Los periodistas eran especialmente proclives a estos lances por un quítame allá esta errata. En España, los columnistas de los periódicos, después del cierre, solían ir a clase de esgrima para poder enfrentarse a los frecuentes desafíos de políticos y lectores cabreados. Lo cuenta el escritor, periodista y bohemio sevillano Rafael Cansinos Assens (1882-1964) en su libro de memorias La novela de un literato. Entonces no existían las redes sociales ni los haters; los agravios o diferencias políticas se tuiteaban lanzando un guante a la cara, y a menudo los artículos compuestos en la linotipia se rubricaban a punta de espada (o a tiros) en el campo del honor con presencia de padrinos, testigos y forense. En el libro Ofensas y desafíos, publicado en Madrid en 1890, Eusebio Yñiguez recopila las reglas y normas que regían los duelos, “resultantes de una ofensa inferida a una persona, familia o colectividad, de obra, de palabra, por escrito y aun valiéndose del dibujo”.
Los duelos podían ser a sable, a pistola o a espada. Y dependiendo de la gravedad de la ofensa, “à outrance”, aquellos que acababan con uno de los contendientes muerto o malherido, o “au premier sang”. Lo habitual es que fueran a sable sin punta y a primera sangre, bastando un leve corte o pinchazo y unas gotitas de hemoglobina para lavar la honra y dar por terminado el asunto. Aunque no siempre ocurría así. En su libro, Yñiguez critica a “quienes para lavar una pequeña ofensa estipulan un encuentro personal a espada, sin tener en cuenta los funestos resultados de esta arma e ignoran la existencia del sable y que este debe emplearse sin filo, y a veces sin punta, con el fin de que los ofendidos puedan apalearse y aun herirse, pero jamás matarse”.
El 29 de febrero de 1904 se batió en duelo a muerte y con pistolas el escritor y periodista Vicente Blasco Ibáñez, entonces diputado republicano por Valencia. El autor de Los cuatro jinetes del Apocalipsis había sido vapuleado la víspera en una carga policial y puso a caldo desde su escaño a las Fuerzas Armadas. El Ministerio del Interior le retó a duelo, designando como representante al teniente Alestuei, un militar con fama de certero tirador. En el primer disparo, ambos fallaron. En la segunda descarga, el tiro de Alestuei alcanzó al escritor, pero la bala rebotó en la hebilla metálica de su cinturón, salvándole la vida.
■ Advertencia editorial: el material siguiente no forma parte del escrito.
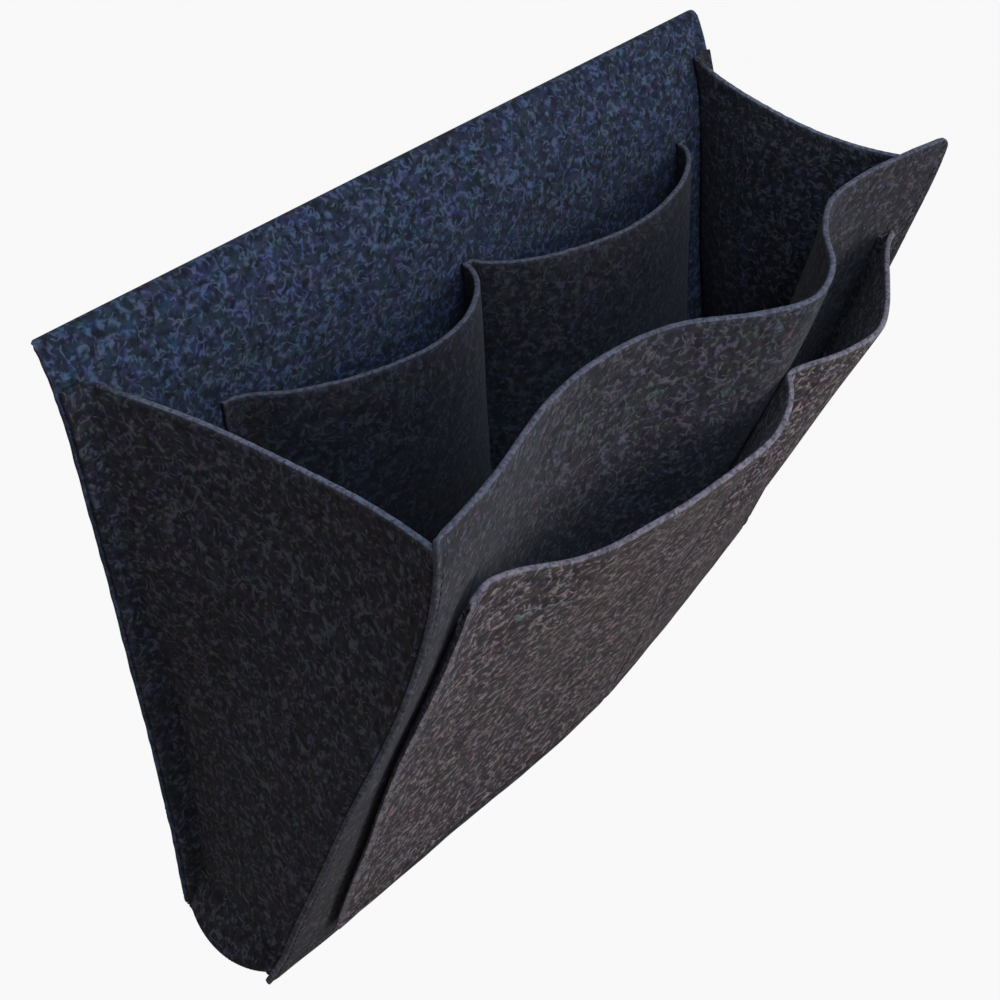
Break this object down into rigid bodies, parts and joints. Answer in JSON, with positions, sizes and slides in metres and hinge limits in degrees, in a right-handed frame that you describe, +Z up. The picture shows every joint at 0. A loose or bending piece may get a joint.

Otro duelo muy sonado en España, por las consecuencias políticas que tuvo, fue el que enfrentó a pistola, la mañana del 12 de marzo de 1870 en la escuela de tiro de la Dehesa de Carabanchel (Madrid), a Enrique de Borbón, duque de Sevilla, y Antonio de Orleans, duque de Montpensier, quinto hijo del rey de Francia Luis Felipe de Orleans y aspirante al trono español. En el lance, el primero perdió la vida de un tiro en la frente y el segundo, sus opciones a reinar en España.
Confieso que yo también me pongo el guante y la careta (mi arma es la espada; mi colega Jacinto Antón, en cambio, es sablista de la Escola Hongaresa de Barcelona) cuando me dejan los cierres en El Viajero, y no por miedo al talante bronco de algunos políticos que adornan hoy el Congreso, sino porque me encanta decir: “Hola. Me llamo Íñigo Montoya. Tú mataste a mi padre. Prepárate a morir”. La esgrima (espada, florete o sable) es un deporte extenuante y caballeroso (no como el fútbol) en el que tras ejecutar el preceptivo saludo y ponerse en guardia, se cruzan los aceros como si no hubiese un mañana. A los cinco tocados, casi siempre muy rápidos, ganador y vencido se quitan la careta que protege el rostro y el cuello, se dan la mano izquierda (o la diestra, si el tirador es zurdo), inclinan levemente la cabeza y despiden con un “gracias” al contrario. Para quienes no estén familiarizados con este deporte, recomiendo ver la película La clase de esgrima (2015), del director finlandés Klaus Härö, sobre la historia real del campeón estonio Endel Nelis (el filme fue candidato a la mejor película no inglesa en los Premios Oscar 2016).